◆ **RAW DATA**:
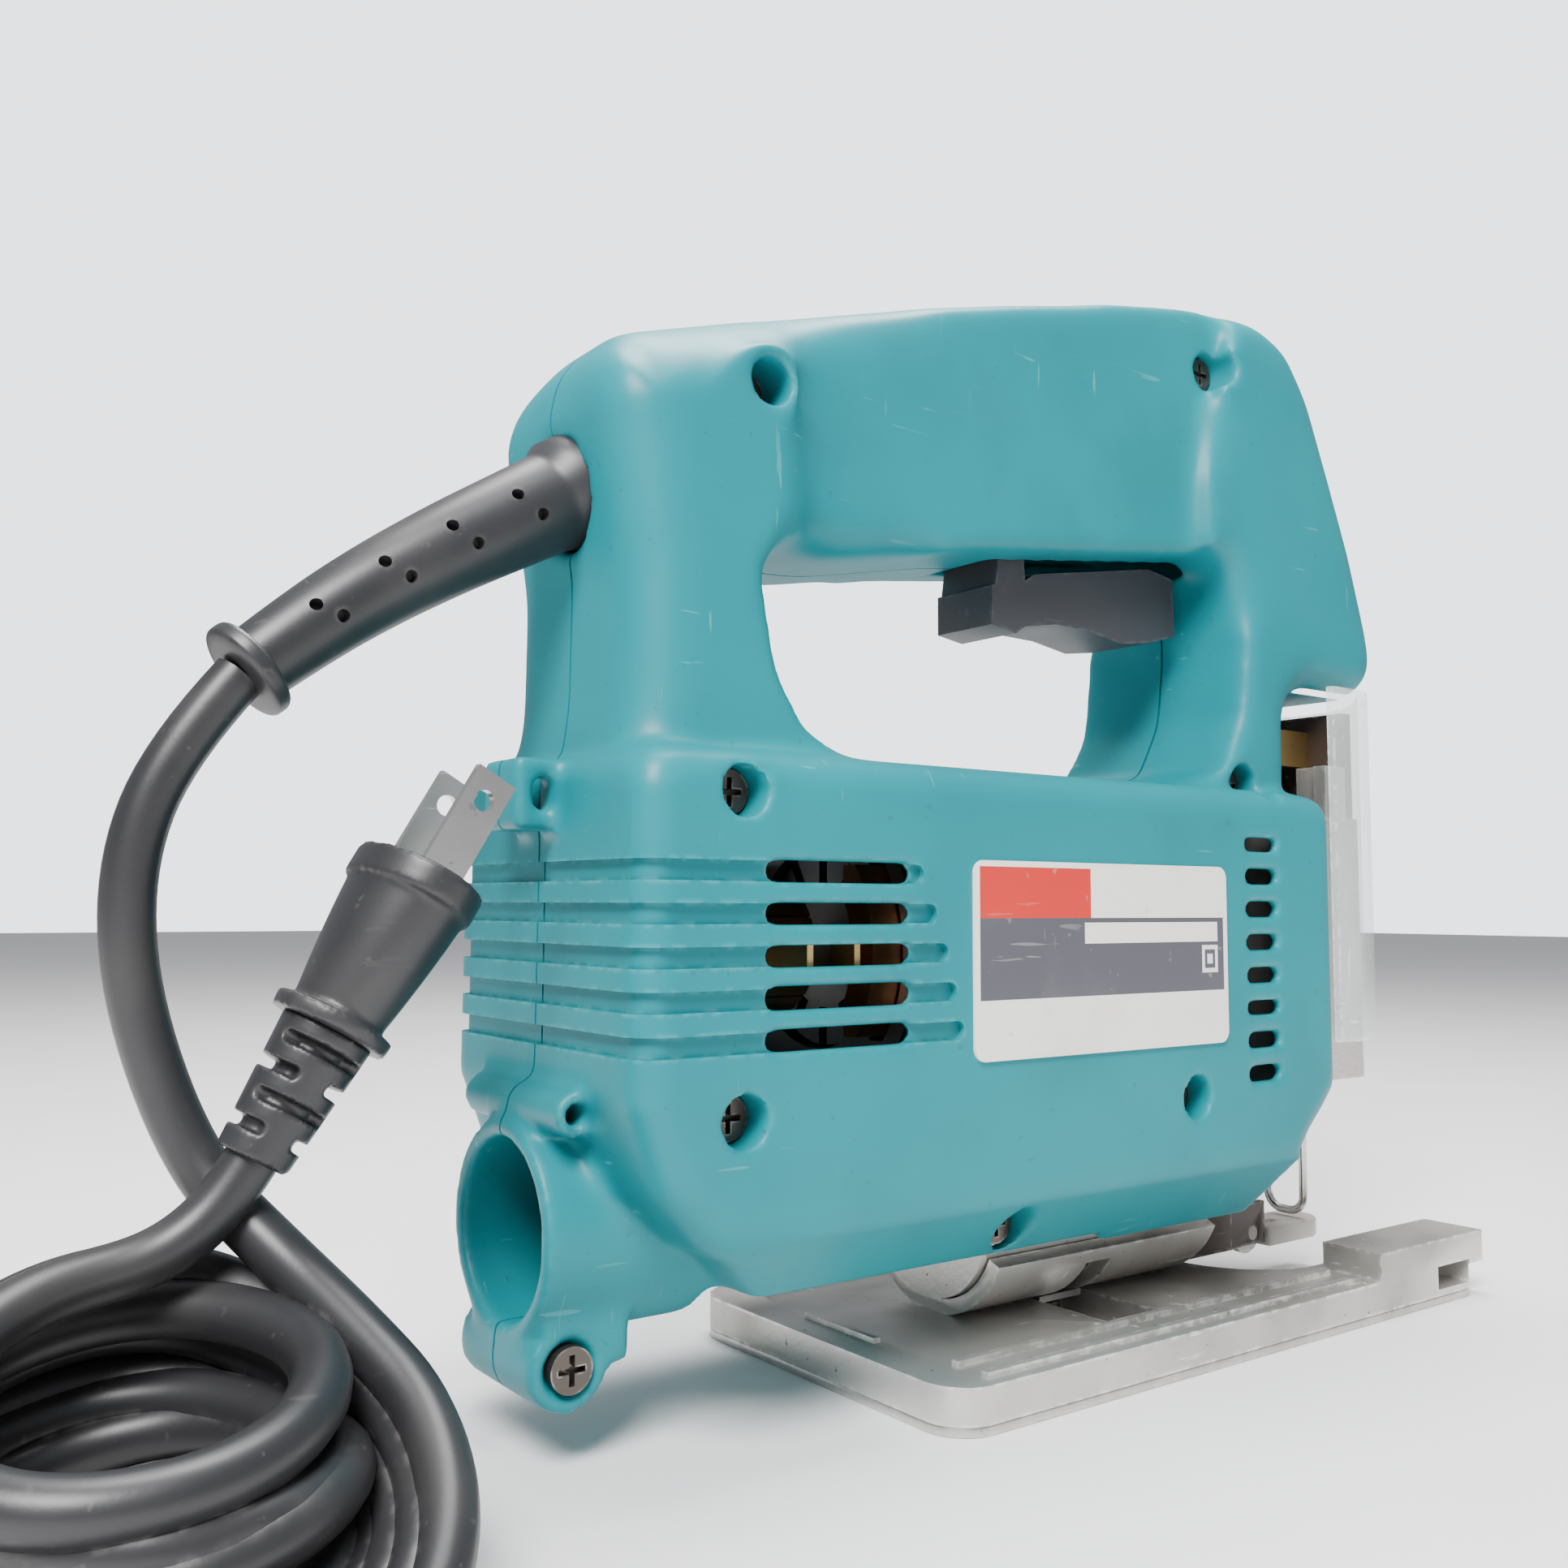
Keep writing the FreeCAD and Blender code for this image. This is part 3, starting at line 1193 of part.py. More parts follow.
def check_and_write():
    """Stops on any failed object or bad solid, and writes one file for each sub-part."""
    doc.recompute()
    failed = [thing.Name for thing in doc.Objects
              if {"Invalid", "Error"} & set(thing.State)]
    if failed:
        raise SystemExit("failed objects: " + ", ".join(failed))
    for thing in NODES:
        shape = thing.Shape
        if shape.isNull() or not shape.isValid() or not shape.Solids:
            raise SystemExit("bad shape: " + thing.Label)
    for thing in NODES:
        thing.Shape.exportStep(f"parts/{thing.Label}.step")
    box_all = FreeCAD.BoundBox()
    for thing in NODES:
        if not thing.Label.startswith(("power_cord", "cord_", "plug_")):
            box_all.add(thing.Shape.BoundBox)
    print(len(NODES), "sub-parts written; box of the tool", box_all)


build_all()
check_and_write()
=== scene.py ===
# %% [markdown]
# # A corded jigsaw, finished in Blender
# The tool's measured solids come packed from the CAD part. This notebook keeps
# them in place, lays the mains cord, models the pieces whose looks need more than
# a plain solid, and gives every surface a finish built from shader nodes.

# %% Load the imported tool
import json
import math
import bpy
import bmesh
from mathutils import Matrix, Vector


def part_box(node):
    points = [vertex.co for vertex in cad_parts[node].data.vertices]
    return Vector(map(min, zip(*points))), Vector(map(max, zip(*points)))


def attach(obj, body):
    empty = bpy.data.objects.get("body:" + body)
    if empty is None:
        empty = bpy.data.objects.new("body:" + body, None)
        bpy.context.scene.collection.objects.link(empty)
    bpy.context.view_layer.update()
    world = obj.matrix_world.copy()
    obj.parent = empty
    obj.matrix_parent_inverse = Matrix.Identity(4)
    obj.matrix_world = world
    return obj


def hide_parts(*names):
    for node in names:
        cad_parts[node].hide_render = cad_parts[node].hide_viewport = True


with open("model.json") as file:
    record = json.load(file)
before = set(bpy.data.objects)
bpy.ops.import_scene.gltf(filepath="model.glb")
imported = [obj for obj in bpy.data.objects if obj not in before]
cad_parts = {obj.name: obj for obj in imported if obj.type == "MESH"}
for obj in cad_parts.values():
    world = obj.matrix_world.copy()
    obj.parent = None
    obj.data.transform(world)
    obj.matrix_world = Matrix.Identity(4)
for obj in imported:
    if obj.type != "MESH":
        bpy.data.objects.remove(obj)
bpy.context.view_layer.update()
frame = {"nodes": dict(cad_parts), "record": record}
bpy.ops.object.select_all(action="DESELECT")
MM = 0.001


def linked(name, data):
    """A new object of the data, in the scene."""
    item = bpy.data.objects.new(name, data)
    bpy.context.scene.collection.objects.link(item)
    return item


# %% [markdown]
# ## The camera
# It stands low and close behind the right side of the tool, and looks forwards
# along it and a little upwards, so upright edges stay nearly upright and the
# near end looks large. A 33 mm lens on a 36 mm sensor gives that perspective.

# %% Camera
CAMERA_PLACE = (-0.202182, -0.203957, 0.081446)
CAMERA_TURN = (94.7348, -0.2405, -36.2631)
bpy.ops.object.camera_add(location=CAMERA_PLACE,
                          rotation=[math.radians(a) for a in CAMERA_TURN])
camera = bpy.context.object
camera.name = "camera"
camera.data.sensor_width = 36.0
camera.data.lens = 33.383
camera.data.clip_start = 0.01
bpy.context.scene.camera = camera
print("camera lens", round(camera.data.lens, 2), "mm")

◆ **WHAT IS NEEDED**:
From the listing above, extract every line exactly as it stands.

◆ **THE REPLY**:
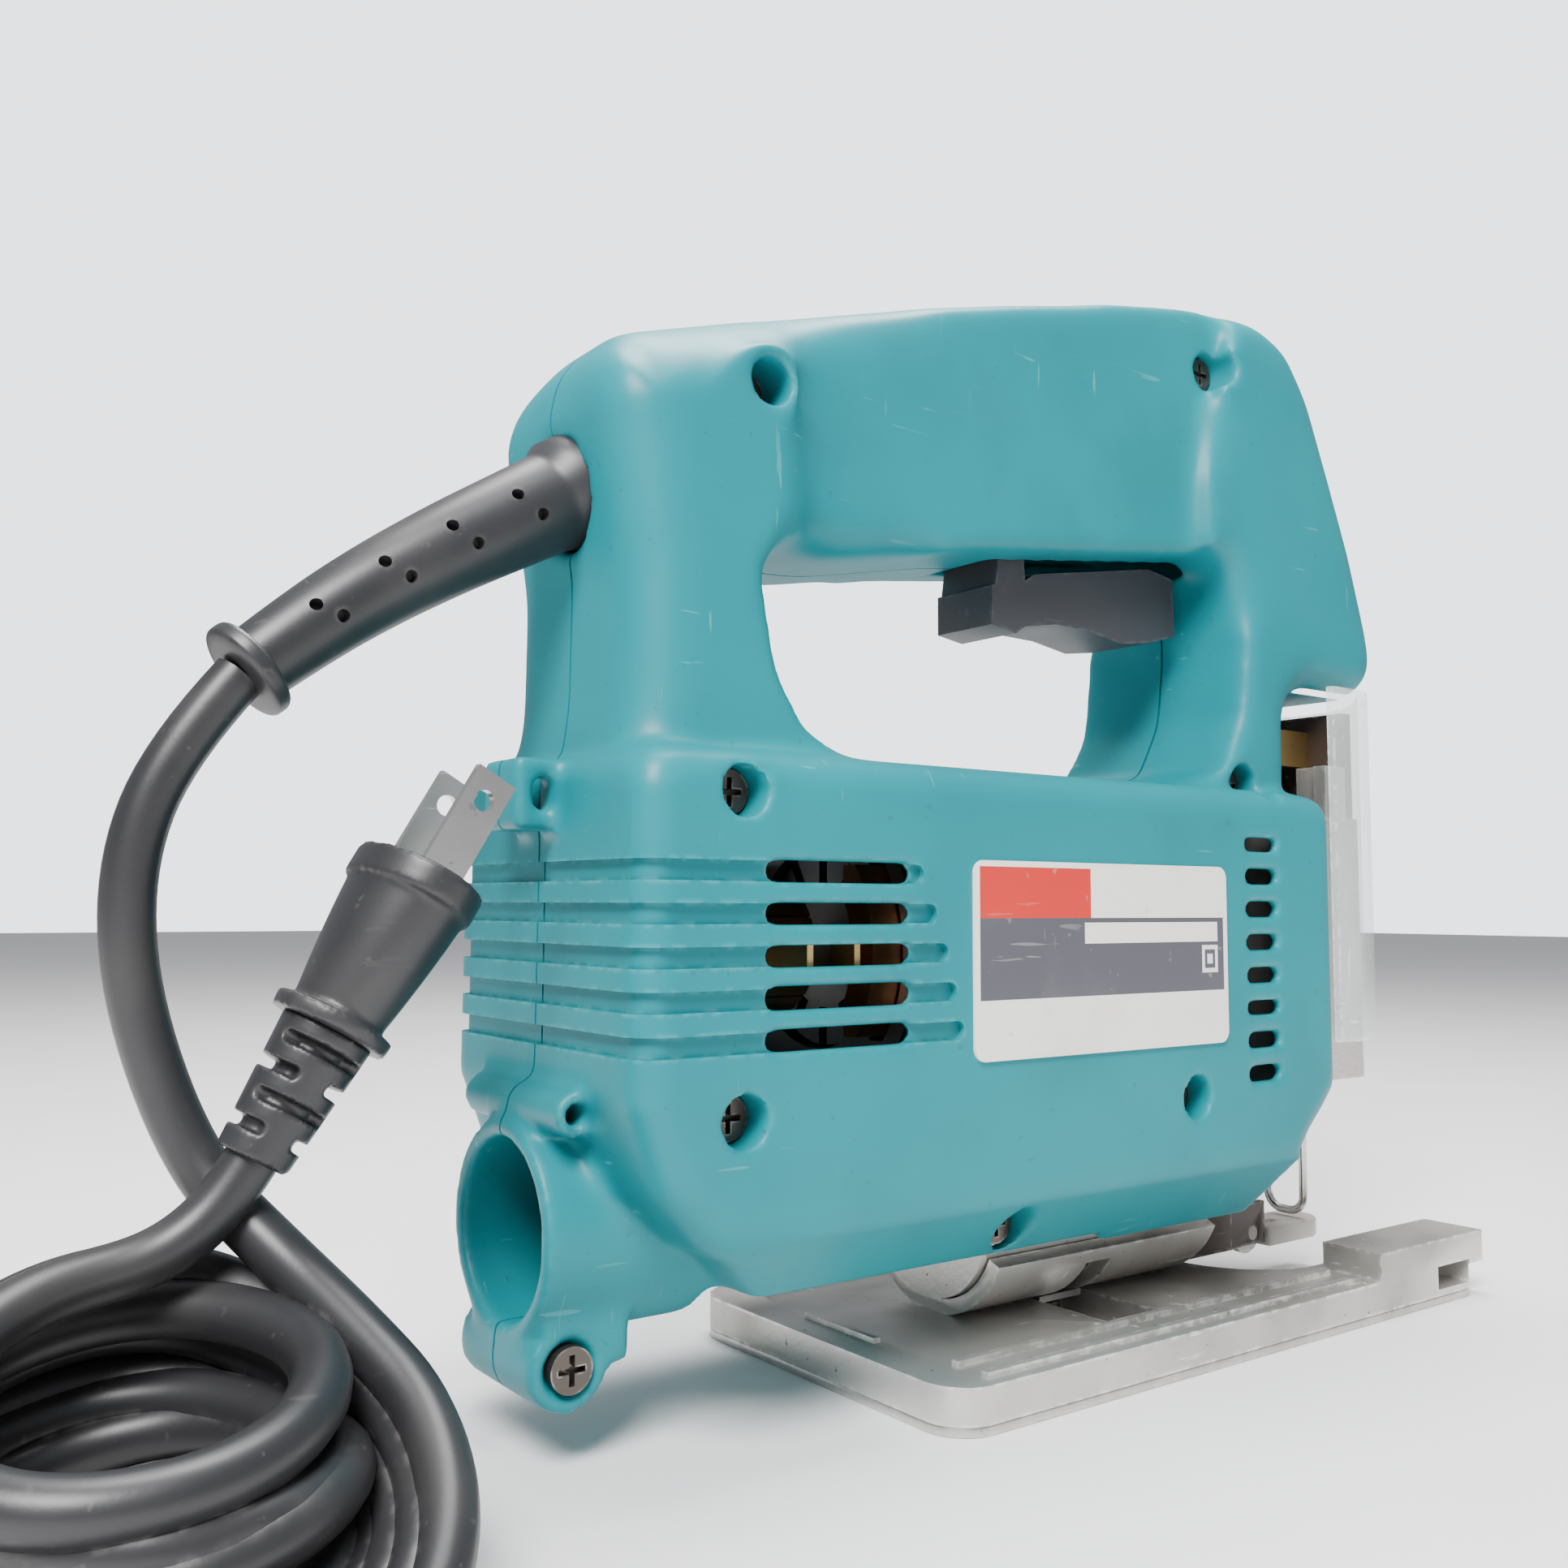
Keep writing the FreeCAD and Blender code for this image. This is part 3, starting at line 1193 of part.py. More parts follow.
def check_and_write():
    """Stops on any failed object or bad solid, and writes one file for each sub-part."""
    doc.recompute()
    failed = [thing.Name for thing in doc.Objects
              if {"Invalid", "Error"} & set(thing.State)]
    if failed:
        raise SystemExit("failed objects: " + ", ".join(failed))
    for thing in NODES:
        shape = thing.Shape
        if shape.isNull() or not shape.isValid() or not shape.Solids:
            raise SystemExit("bad shape: " + thing.Label)
    for thing in NODES:
        thing.Shape.exportStep(f"parts/{thing.Label}.step")
    box_all = FreeCAD.BoundBox()
    for thing in NODES:
        if not thing.Label.startswith(("power_cord", "cord_", "plug_")):
            box_all.add(thing.Shape.BoundBox)
    print(len(NODES), "sub-parts written; box of the tool", box_all)


build_all()
check_and_write()
=== scene.py ===
# %% [markdown]
# # A corded jigsaw, finished in Blender
# The tool's measured solids come packed from the CAD part. This notebook keeps
# them in place, lays the mains cord, models the pieces whose looks need more than
# a plain solid, and gives every surface a finish built from shader nodes.

# %% Load the imported tool
import json
import math
import bpy
import bmesh
from mathutils import Matrix, Vector


def part_box(node):
    points = [vertex.co for vertex in cad_parts[node].data.vertices]
    return Vector(map(min, zip(*points))), Vector(map(max, zip(*points)))


def attach(obj, body):
    empty = bpy.data.objects.get("body:" + body)
    if empty is None:
        empty = bpy.data.objects.new("body:" + body, None)
        bpy.context.scene.collection.objects.link(empty)
    bpy.context.view_layer.update()
    world = obj.matrix_world.copy()
    obj.parent = empty
    obj.matrix_parent_inverse = Matrix.Identity(4)
    obj.matrix_world = world
    return obj


def hide_parts(*names):
    for node in names:
        cad_parts[node].hide_render = cad_parts[node].hide_viewport = True


with open("model.json") as file:
    record = json.load(file)
before = set(bpy.data.objects)
bpy.ops.import_scene.gltf(filepath="model.glb")
imported = [obj for obj in bpy.data.objects if obj not in before]
cad_parts = {obj.name: obj for obj in imported if obj.type == "MESH"}
for obj in cad_parts.values():
    world = obj.matrix_world.copy()
    obj.parent = None
    obj.data.transform(world)
    obj.matrix_world = Matrix.Identity(4)
for obj in imported:
    if obj.type != "MESH":
        bpy.data.objects.remove(obj)
bpy.context.view_layer.update()
frame = {"nodes": dict(cad_parts), "record": record}
bpy.ops.object.select_all(action="DESELECT")
MM = 0.001


def linked(name, data):
    """A new object of the data, in the scene."""
    item = bpy.data.objects.new(name, data)
    bpy.context.scene.collection.objects.link(item)
    return item


# %% [markdown]
# ## The camera
# It stands low and close behind the right side of the tool, and looks forwards
# along it and a little upwards, so upright edges stay nearly upright and the
# near end looks large. A 33 mm lens on a 36 mm sensor gives that perspective.

# %% Camera
CAMERA_PLACE = (-0.202182, -0.203957, 0.081446)
CAMERA_TURN = (94.7348, -0.2405, -36.2631)
bpy.ops.object.camera_add(location=CAMERA_PLACE,
                          rotation=[math.radians(a) for a in CAMERA_TURN])
camera = bpy.context.object
camera.name = "camera"
camera.data.sensor_width = 36.0
camera.data.lens = 33.383
camera.data.clip_start = 0.01
bpy.context.scene.camera = camera
print("camera lens", round(camera.data.lens, 2), "mm")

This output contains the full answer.